Depreciation, the cost you don't see
This is the big one most people forget. Depreciation is the value your car loses as it ages and racks up kilometres. It never shows up as a bill, so it's easy to ignore, but it's real money. When you come to sell or trade the car, it's worth less than you paid, and that gap is the cost. Newer and pricier cars usually lose the most in dollar terms, especially in their first few years, while a well-kept older car has often done most of its dropping already.
Adding it all up
Put together, these costs can add up to a meaningful amount on top of your repayment every month. That's not a reason to avoid buying a car, it's a reason to plan for the real number. When you budget for the whole cost of ownership rather than just the loan, you avoid the stress of a car you technically bought but can't comfortably run.

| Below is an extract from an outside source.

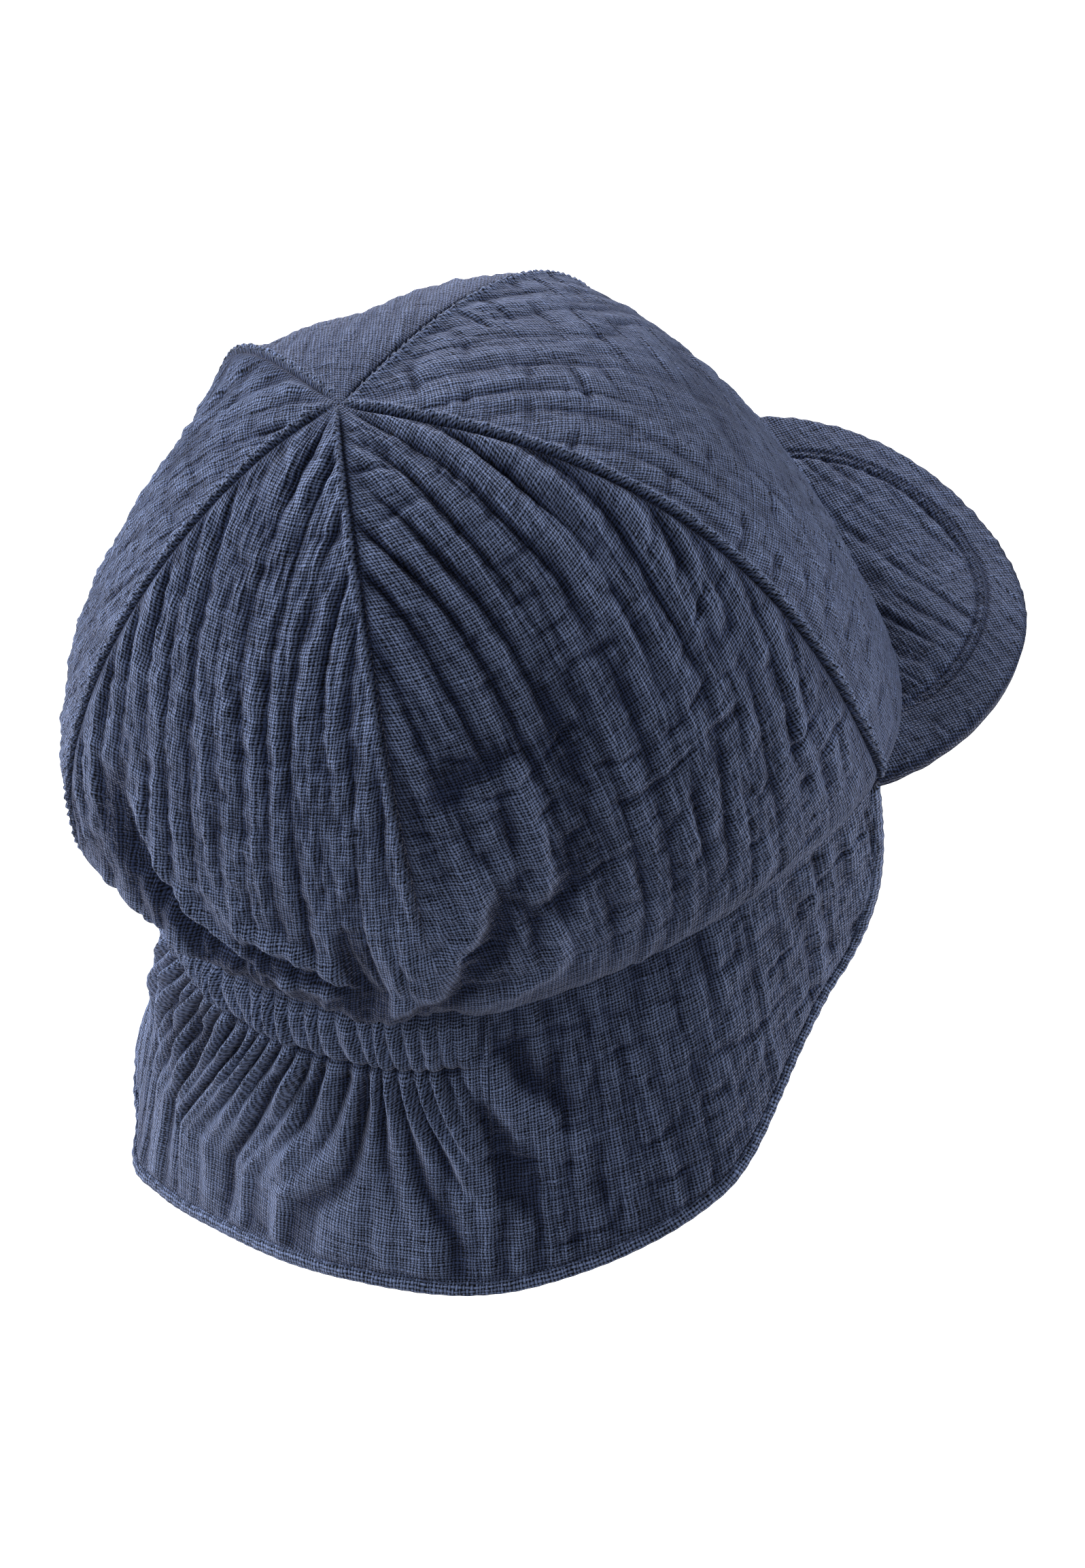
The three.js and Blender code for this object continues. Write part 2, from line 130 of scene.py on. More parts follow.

A simple approach: work out your repayment first using our repayment calculator, then add a realistic monthly figure for running costs on top. If the total still fits your budget with room to spare, you're on solid ground.
How this ties into affordability
Lenders don't just look at whether you can meet the repayment, they look at whether the whole thing is affordable alongside your other living costs. That's a good habit to borrow for yourself. Buying a car you can run comfortably, not just afford on paper, is the whole game. For how lenders weigh this up, see our guide to the minimum income for car finance.
How Fair Finance helps
We're not a lender, and we won't push you into more car than you can handle. We take your details once, run a single soft credit check that doesn't touch your score, and match you to the lenders on our panel most likely to give you a fair rate on a car that suits your budget. The running costs are yours to plan for, but getting the finance right is a good place to start. See the complete guide to car finance in NZ for the full picture.

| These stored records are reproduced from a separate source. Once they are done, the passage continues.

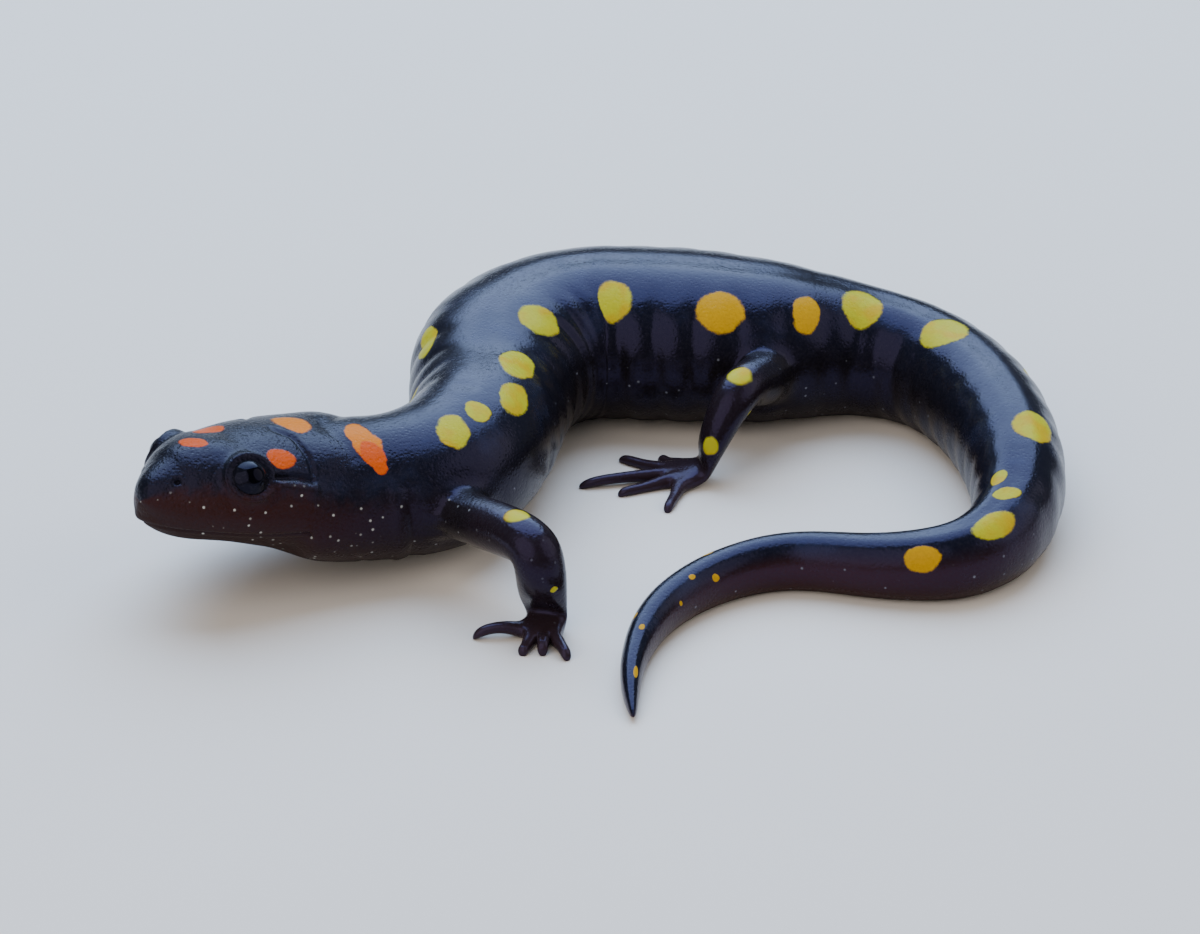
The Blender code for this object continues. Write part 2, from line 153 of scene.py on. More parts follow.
def frame_at(s):
    """The spine's point, its direction toward the tail, the animal's left, and its back's up."""
    along = (spine(min(s + ALONG_REACH, LENGTH)) - spine(max(s - ALONG_REACH, 0))).normalized()
    level = along.cross(UP).normalized()
    left = Quaternion(along, -math.radians(smooth(TIPPED, s))) @ level
    return spine(s), along, left, left.cross(along)


def rounding(s):
    """One along the body, falling to nothing round the snout and the tail tip."""
    front = max(0.0, 1 - s / SNOUT_ROUND)
    back = max(0.0, 1 - (LENGTH - s) / TAIL_ROUND)
    return math.sqrt(1 - front**SNOUT_BLUNT) * math.sqrt(1 - back**2)


def power(value, exponent):
    return math.copysign(abs(value) ** exponent, value)


def hill(distance, spread):
    return math.exp(-((distance / spread) ** 2))


def ease(low, high, value):
    t = min(1.0, max(0.0, (value - low) / (high - low)))
    return t * t * (3 - 2 * t)


def eye_centre(side):
    centre, along, left, up = frame_at(EYE_AT)
    return centre + left * side * EYE_OUT + up * EYE_ABOVE


EYES = {side: eye_centre(side) for side in (-1, 1)}


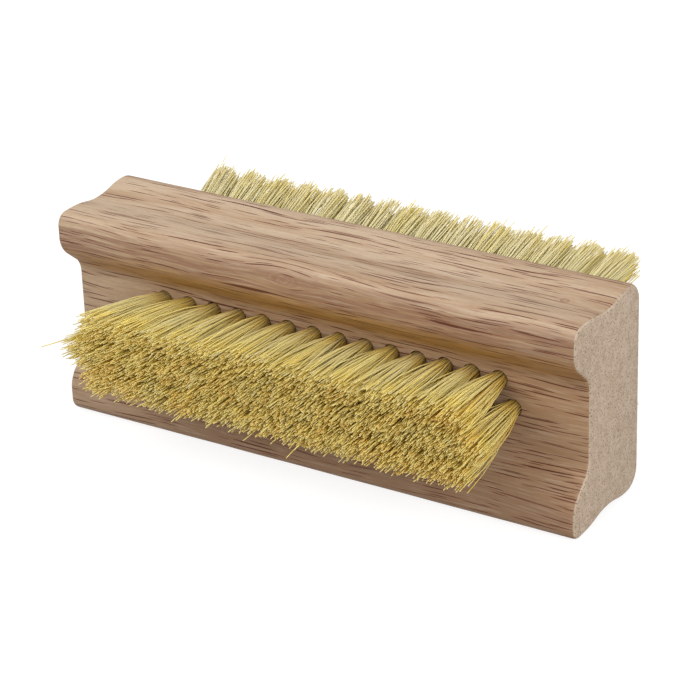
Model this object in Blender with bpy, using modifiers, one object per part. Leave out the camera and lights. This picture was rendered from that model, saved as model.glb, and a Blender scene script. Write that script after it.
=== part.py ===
"""Double-sided wooden nail brush: a moulded hardwood block with fibre tufts in both broad faces.

The brush stands on one long, narrow edge. X runs along the block, -Y is the recessed front
face, +Y is the wider back face and +Z is up. The origin lies on the ground, midway along the
block and midway between the tips of the two brush faces. Every length is in metres.
"""

from dataclasses import dataclass
from math import cos, pi, radians, sin, tan

import bmesh
import bpy
from mathutils import Matrix, Vector

# --- Block: overall sizes -------------------------------------------------------------------
BLOCK_LENGTH = 0.0950
BLOCK_HEIGHT = 0.0360
BLOCK_DEPTH = 0.0220
END_EASING = 0.0006  # sanded edge round both sawn ends

# --- Block: moulded section (heights are measured from the middle of the block) -------------
RECESS_DEPTH = 0.0051  # how far the front field lies behind the front lobes
RECESS_HALF_HEIGHT = 0.0074  # half the recess floor, up to where its slope begins
RECESS_SLOPE_RISE = 0.0044  # height taken by the slope from the floor to the lobe
RECESS_FLOOR_RADIUS = 0.0020
LOBE_INNER_RADIUS = 0.0025
FRONT_EDGE_RADIUS = 0.0020
BACK_EDGE_RADIUS = 0.0036
FINGER_DIP = 0.0009  # shallow groove along the top and the underside
FINGER_DIP_HALF_WIDTH = 0.0054
FINGER_DIP_OFFSET = 0.0003  # the groove's middle, behind the block's middle

# --- Tufts ----------------------------------------------------------------------------------
ROW_PITCH = 0.0044  # from row to row at the face
LONG_ROW_TUFTS = 15  # the rows between hold one tuft fewer
HOLE_RADIUS = 0.0015
HOLE_DEPTH = 0.0060
HOLE_CLEARANCE = 0.0003  # between a tuft and the side or the bottom of its hole
FREE_LENGTH = 0.0160  # trimmed length outside the wood
TUFT_GAP = 0.0003  # between neighbours that stay apart at their tips
ROW_GAP = 0.0012  # between the tips of two rows
TUFT_MERGE = 0.0004  # how far the back tufts run into their neighbours at the tips

FRONT_ROWS = 3
FRONT_PITCH = 0.004785  # from tuft to tuft along a row
FRONT_LEAN = radians(2.0)  # outward lean of the outermost rows
FRONT_FAN = (radians(15.0), radians(3.0))  # lean of the last tufts at the -X and +X ends
FRONT_SHIFT = 0.0008  # the front field sits this far towards +X

BACK_ROWS = 5
BACK_PITCH = 0.0051
BACK_LEAN = radians(14.0)
BACK_FAN = (radians(9.0), radians(9.0))
BACK_SHIFT = 0.0005  # along the back face's own X, so towards the world's -X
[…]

General information only, not financial advice. The cost figures here are rough, indicative guidance to help you budget and will vary by vehicle, distance and location. Check current registration and Warrant of Fitness prices at nzta.govt.nz, and see your consumer rights at consumerprotection.govt.nz.
Common questions
What does it really cost to run a car in NZ?
A lot more than the sticker price or the weekly repayment. On top of the car itself you pay for registration, a Warrant of Fitness, insurance, fuel, servicing, tyres and repairs. And the biggest hidden cost is depreciation, the value the car quietly loses as you own it. Adding these up before you buy is the difference between a car you can afford and one that stretches you.
How much should I budget on top of my repayment?
There's no single figure, because it depends on the car, how far you drive and where you live. The honest answer is to budget for every running cost, not just the loan: rego, WoF, insurance, fuel, servicing and a buffer for repairs. A cheaper car to buy can still be dearer to run if it's thirsty or breaks down a lot.
What's the biggest hidden cost of owning a car?
Depreciation, for most cars. It doesn't leave your bank account like a bill, so it's easy to ignore, but the value the car loses over the years you own it is real money. Newer and more expensive cars usually lose the most in dollar terms, especially in the first few years.
Is a cheaper car always cheaper to own?
Not always. A low purchase price is only one part of the picture. An older or high-mileage car can cost more in fuel, repairs and WoF work than a slightly dearer but more reliable one. It pays to weigh the running costs, not just the price on the windscreen.
How can I work out what I can afford?
Start with the repayment using our calculator, then add a realistic monthly figure for running costs on top. If the total still fits comfortably in your budget with room to spare, you're in good shape. Our minimum income guide walks through how lenders think about affordability.